### Dataset excerpt
┌──
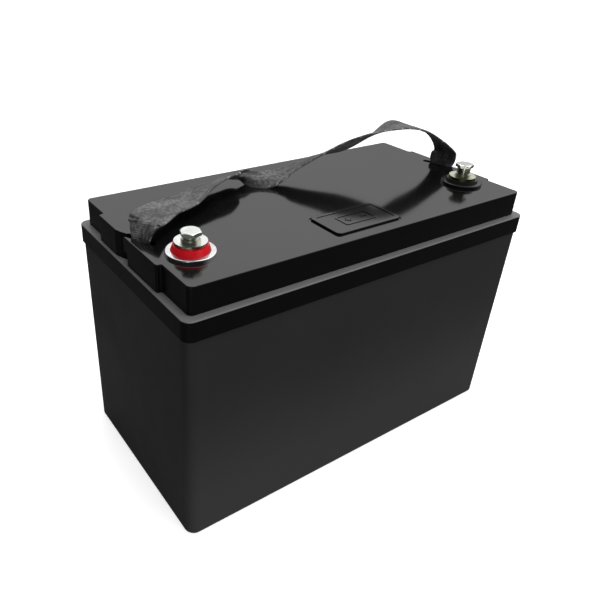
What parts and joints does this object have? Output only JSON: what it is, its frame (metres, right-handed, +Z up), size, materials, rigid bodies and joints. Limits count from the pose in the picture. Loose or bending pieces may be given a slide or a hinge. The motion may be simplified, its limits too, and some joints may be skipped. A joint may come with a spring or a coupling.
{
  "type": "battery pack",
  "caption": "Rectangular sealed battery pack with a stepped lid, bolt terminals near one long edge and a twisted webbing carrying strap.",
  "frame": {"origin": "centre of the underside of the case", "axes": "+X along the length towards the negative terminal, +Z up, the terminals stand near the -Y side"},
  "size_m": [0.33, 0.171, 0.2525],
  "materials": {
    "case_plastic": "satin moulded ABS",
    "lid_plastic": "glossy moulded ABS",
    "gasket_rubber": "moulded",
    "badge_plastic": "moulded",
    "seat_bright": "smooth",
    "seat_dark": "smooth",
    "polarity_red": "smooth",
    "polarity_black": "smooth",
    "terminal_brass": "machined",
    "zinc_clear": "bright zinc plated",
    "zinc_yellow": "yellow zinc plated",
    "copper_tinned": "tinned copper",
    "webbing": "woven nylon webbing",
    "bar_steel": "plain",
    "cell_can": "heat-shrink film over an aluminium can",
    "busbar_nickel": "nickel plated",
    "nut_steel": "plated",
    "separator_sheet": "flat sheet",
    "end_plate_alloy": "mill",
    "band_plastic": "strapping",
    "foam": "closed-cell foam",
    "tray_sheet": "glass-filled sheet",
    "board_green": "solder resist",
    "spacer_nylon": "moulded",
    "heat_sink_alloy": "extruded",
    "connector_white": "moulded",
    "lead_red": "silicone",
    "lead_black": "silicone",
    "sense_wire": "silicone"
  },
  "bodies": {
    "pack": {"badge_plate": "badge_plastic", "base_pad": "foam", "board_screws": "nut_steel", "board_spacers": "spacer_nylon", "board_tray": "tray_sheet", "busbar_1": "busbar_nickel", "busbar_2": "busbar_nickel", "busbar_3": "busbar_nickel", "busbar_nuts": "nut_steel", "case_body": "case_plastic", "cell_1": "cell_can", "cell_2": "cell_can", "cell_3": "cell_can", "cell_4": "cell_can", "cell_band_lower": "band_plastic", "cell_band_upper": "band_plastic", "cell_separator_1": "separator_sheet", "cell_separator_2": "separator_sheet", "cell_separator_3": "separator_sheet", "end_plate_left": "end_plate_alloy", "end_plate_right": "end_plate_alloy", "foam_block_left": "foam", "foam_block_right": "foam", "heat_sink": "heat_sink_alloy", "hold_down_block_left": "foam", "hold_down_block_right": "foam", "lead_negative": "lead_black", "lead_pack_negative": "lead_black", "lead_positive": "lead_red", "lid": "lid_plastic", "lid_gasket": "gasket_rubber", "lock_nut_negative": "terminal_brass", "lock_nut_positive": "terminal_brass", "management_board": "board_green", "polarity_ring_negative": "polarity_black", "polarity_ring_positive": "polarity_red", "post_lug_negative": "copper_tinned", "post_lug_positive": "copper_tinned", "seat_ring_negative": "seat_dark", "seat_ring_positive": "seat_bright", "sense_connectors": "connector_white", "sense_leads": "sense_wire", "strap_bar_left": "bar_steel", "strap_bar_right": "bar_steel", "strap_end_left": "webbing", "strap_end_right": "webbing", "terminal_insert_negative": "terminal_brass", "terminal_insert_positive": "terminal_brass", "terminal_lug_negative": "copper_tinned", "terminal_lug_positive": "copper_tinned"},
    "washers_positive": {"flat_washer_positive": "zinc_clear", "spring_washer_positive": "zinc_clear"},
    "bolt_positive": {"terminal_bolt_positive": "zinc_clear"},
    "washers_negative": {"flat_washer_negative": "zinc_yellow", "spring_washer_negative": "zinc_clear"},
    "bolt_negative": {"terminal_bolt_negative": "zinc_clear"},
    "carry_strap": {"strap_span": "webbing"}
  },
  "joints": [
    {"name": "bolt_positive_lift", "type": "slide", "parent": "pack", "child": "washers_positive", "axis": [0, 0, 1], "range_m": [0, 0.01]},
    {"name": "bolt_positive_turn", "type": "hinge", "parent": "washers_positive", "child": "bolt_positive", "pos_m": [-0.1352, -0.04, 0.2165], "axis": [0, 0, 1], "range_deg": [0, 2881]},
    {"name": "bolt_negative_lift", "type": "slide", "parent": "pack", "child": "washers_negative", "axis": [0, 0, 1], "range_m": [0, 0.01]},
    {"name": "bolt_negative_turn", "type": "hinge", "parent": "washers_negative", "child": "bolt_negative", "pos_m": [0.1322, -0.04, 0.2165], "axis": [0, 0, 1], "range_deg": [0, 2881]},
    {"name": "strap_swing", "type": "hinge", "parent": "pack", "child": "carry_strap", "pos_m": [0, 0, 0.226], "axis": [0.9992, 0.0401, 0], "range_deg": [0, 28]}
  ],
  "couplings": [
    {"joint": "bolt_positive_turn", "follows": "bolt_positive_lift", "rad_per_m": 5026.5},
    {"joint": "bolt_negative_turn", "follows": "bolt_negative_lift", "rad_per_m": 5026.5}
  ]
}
└──
### Brief
Produce an exact copy of the whole listing.

### Answer to this task
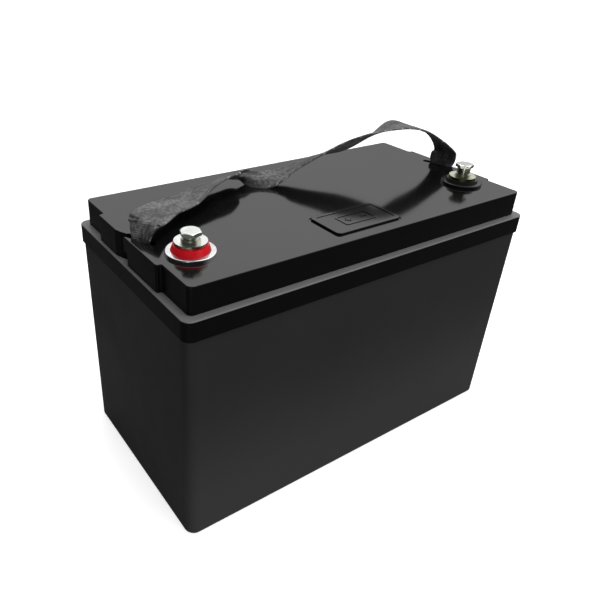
What parts and joints does this object have? Output only JSON: what it is, its frame (metres, right-handed, +Z up), size, materials, rigid bodies and joints. Limits count from the pose in the picture. Loose or bending pieces may be given a slide or a hinge. The motion may be simplified, its limits too, and some joints may be skipped. A joint may come with a spring or a coupling.
{
  "type": "battery pack",
  "caption": "Rectangular sealed battery pack with a stepped lid, bolt terminals near one long edge and a twisted webbing carrying strap.",
  "frame": {"origin": "centre of the underside of the case", "axes": "+X along the length towards the negative terminal, +Z up, the terminals stand near the -Y side"},
  "size_m": [0.33, 0.171, 0.2525],
  "materials": {
    "case_plastic": "satin moulded ABS",
    "lid_plastic": "glossy moulded ABS",
    "gasket_rubber": "moulded",
    "badge_plastic": "moulded",
    "seat_bright": "smooth",
    "seat_dark": "smooth",
    "polarity_red": "smooth",
    "polarity_black": "smooth",
    "terminal_brass": "machined",
    "zinc_clear": "bright zinc plated",
    "zinc_yellow": "yellow zinc plated",
    "copper_tinned": "tinned copper",
    "webbing": "woven nylon webbing",
    "bar_steel": "plain",
    "cell_can": "heat-shrink film over an aluminium can",
    "busbar_nickel": "nickel plated",
    "nut_steel": "plated",
    "separator_sheet": "flat sheet",
    "end_plate_alloy": "mill",
    "band_plastic": "strapping",
    "foam": "closed-cell foam",
    "tray_sheet": "glass-filled sheet",
    "board_green": "solder resist",
    "spacer_nylon": "moulded",
    "heat_sink_alloy": "extruded",
    "connector_white": "moulded",
    "lead_red": "silicone",
    "lead_black": "silicone",
    "sense_wire": "silicone"
  },
  "bodies": {
    "pack": {"badge_plate": "badge_plastic", "base_pad": "foam", "board_screws": "nut_steel", "board_spacers": "spacer_nylon", "board_tray": "tray_sheet", "busbar_1": "busbar_nickel", "busbar_2": "busbar_nickel", "busbar_3": "busbar_nickel", "busbar_nuts": "nut_steel", "case_body": "case_plastic", "cell_1": "cell_can", "cell_2": "cell_can", "cell_3": "cell_can", "cell_4": "cell_can", "cell_band_lower": "band_plastic", "cell_band_upper": "band_plastic", "cell_separator_1": "separator_sheet", "cell_separator_2": "separator_sheet", "cell_separator_3": "separator_sheet", "end_plate_left": "end_plate_alloy", "end_plate_right": "end_plate_alloy", "foam_block_left": "foam", "foam_block_right": "foam", "heat_sink": "heat_sink_alloy", "hold_down_block_left": "foam", "hold_down_block_right": "foam", "lead_negative": "lead_black", "lead_pack_negative": "lead_black", "lead_positive": "lead_red", "lid": "lid_plastic", "lid_gasket": "gasket_rubber", "lock_nut_negative": "terminal_brass", "lock_nut_positive": "terminal_brass", "management_board": "board_green", "polarity_ring_negative": "polarity_black", "polarity_ring_positive": "polarity_red", "post_lug_negative": "copper_tinned", "post_lug_positive": "copper_tinned", "seat_ring_negative": "seat_dark", "seat_ring_positive": "seat_bright", "sense_connectors": "connector_white", "sense_leads": "sense_wire", "strap_bar_left": "bar_steel", "strap_bar_right": "bar_steel", "strap_end_left": "webbing", "strap_end_right": "webbing", "terminal_insert_negative": "terminal_brass", "terminal_insert_positive": "terminal_brass", "terminal_lug_negative": "copper_tinned", "terminal_lug_positive": "copper_tinned"},
    "washers_positive": {"flat_washer_positive": "zinc_clear", "spring_washer_positive": "zinc_clear"},
    "bolt_positive": {"terminal_bolt_positive": "zinc_clear"},
    "washers_negative": {"flat_washer_negative": "zinc_yellow", "spring_washer_negative": "zinc_clear"},
    "bolt_negative": {"terminal_bolt_negative": "zinc_clear"},
    "carry_strap": {"strap_span": "webbing"}
  },
  "joints": [
    {"name": "bolt_positive_lift", "type": "slide", "parent": "pack", "child": "washers_positive", "axis": [0, 0, 1], "range_m": [0, 0.01]},
    {"name": "bolt_positive_turn", "type": "hinge", "parent": "washers_positive", "child": "bolt_positive", "pos_m": [-0.1352, -0.04, 0.2165], "axis": [0, 0, 1], "range_deg": [0, 2881]},
    {"name": "bolt_negative_lift", "type": "slide", "parent": "pack", "child": "washers_negative", "axis": [0, 0, 1], "range_m": [0, 0.01]},
    {"name": "bolt_negative_turn", "type": "hinge", "parent": "washers_negative", "child": "bolt_negative", "pos_m": [0.1322, -0.04, 0.2165], "axis": [0, 0, 1], "range_deg": [0, 2881]},
    {"name": "strap_swing", "type": "hinge", "parent": "pack", "child": "carry_strap", "pos_m": [0, 0, 0.226], "axis": [0.9992, 0.0401, 0], "range_deg": [0, 28]}
  ],
  "couplings": [
    {"joint": "bolt_positive_turn", "follows": "bolt_positive_lift", "rad_per_m": 5026.5},
    {"joint": "bolt_negative_turn", "follows": "bolt_negative_lift", "rad_per_m": 5026.5}
  ]
}